Even in areas that weren’t hit hard, I think some hunters took a more conservative approach due to EHD.”

The take was up 10 percent in the Zone 2 (northern Lower Peninsula), where hunters killed an estimated 146,862 whitetails, including 79,571 bucks and 67,291 antlerless deer, according to the report.

In Zone 1 (Upper Peninsula) hunters killed an estimated 49,448 deer, including 35,966 bucks and 13,482 antlerless deer. That was a 13-percent increase over 2011.

“I think that’s indicative of the gradual increase in deer numbers in those regions over a number of years,” Rudolph said.

About 54 percent of the total harvest occurred during the firearms season, while 31 percent was during the archery season. Gun hunters shot an estimated 223,258 deer, including 137,280 bucks, while archers tagged 127,281 deer, including 68,348 bucks. Muzzleloader hunters accounted for 26,935 deer, including 9,034 bucks, and kids shot 12,703 deer during the youth hunt, including 7,857 bucks, according to the DNR.

Of the 654,122 hunters who pursued whitetails last year, about 580,286 hunted during the regular firearms season, 325,424 during the archery season, 184,011 during the muzzleloader season, and 36,418 during the youth hunt.

The DNR survey asked hunters how they felt about antler point restrictions.

  • About 55 percent of deer hunters surveyed statewide supported the antler point restrictions in place in the U.P., and 58 percent of U.P. hunters surveyed supported the restrictions.
  • About 45 percent of deer hunters statewide supported antler point restrictions in Deer Management Unit 487 (TB Zone in the northeastern L.P.), and 49 percent of hunters who hunt in that area supported the restrictions.

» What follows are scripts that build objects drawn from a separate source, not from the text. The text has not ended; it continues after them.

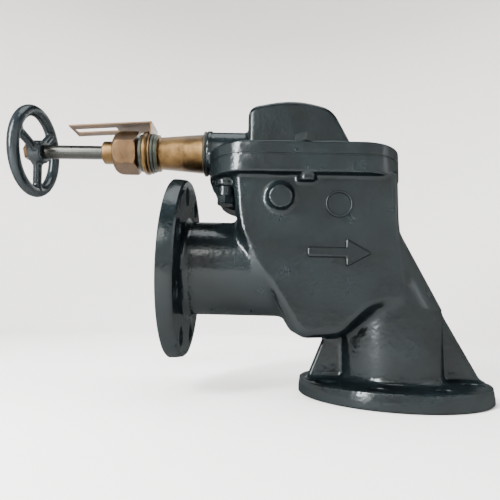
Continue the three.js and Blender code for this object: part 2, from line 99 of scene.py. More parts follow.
FLOOR_R, WALL_R, WALL_H, BEND_R = 1150.0, 1500.0, 1700.0, 350.0
bend = np.linspace(-np.pi / 2, 0, 24)
floor_profile = np.array(
    [(0.0, 0.0)]
    + [(BEND_R + BEND_R * math.sin(b), FLOOR_R + BEND_R * math.cos(b)) for b in bend]
    + [(WALL_H, WALL_R)]
)
paper, tree = new_material("matte_backdrop_paper")
finish_material(
    tree,
    add(tree, "ShaderNodeBsdfPrincipled", {"Base Color": linear("#eceae8"), "Roughness": 0.9}),
)
turn = np.linspace(0, 2 * np.pi, 96, endpoint=False)
floor_points = np.stack(
    [
        floor_profile[:, 1:] * np.cos(turn) - 130,
        floor_profile[:, 1:] * np.sin(turn),
        np.broadcast_to(floor_profile[:, :1] - 0.2, (len(floor_profile), 96)),
    ],
    -1,
).reshape(-1, 3)
floor = build_mesh(
    "floor", floor_points, grid_faces(len(floor_profile), 96, False, True)[:, ::-1], paper, 60
)


def soft_box(name, place, target, size, power, colour):
    """An area light in metres that faces its target."""
    light = bpy.data.lights.new(name, "AREA")
    light.shape = "RECTANGLE"
    light.size, light.size_y = size
    light.energy = power
    light.color = linear(colour)[:3]
    lamp = bpy.data.objects.new(name, light)
    bpy.context.scene.collection.objects.link(lamp)
    lamp.location = place
    lamp.visible_camera = False
    lamp.rotation_euler = (Vector(target) - Vector(place)).to_track_quat("-Z", "Y").to_euler()


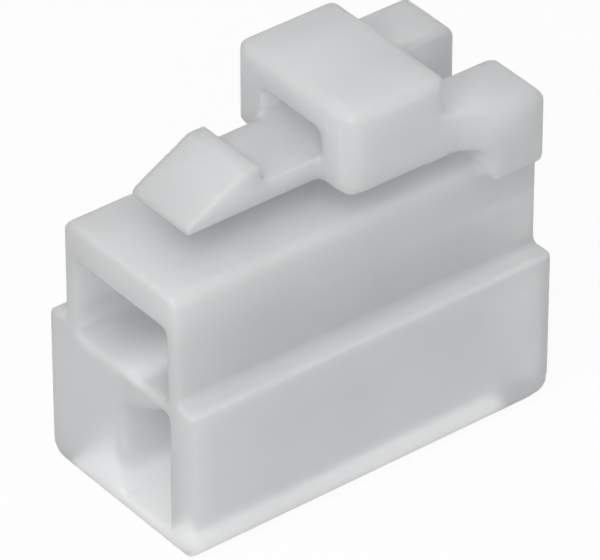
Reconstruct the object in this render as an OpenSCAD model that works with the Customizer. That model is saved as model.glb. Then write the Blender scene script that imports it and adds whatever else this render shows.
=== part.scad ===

Some of the other highlights of the DNR’s survey are:

  • Statewide, about 46 percent of hunters killed at least one deer in 2012. About 23 percent shot a buck, and 31 percent tagged an antlerless deer. Only 14 percent of deer hunters shot two or more deer last year.
  • Statewide, around 45 percent of hunters were satisfied with their overall hunting experience in 2012. 
  • There were 142,548 crossbow hunters during the 2012 archery season, and they killed about 59,771 deer.
  • About 90 percent of license buyers were male.
  • The average age of a license buyer was 42.
  • Nearly 12 percent (82,119) of the license buyers were younger than 17 years old, and about 3 percent (24,184) were younger than 12 years old.
  • The number of people buying a license in 2012 was about 11 percent less than the number of people who purchased a license 10 years ago.
  • About 353,000 deer were killed on private land, and 58,000 were killed on public land.

“There are fewer deer than there were a decade ago, but there are still a lot of deer in Michigan,” Rudolph said.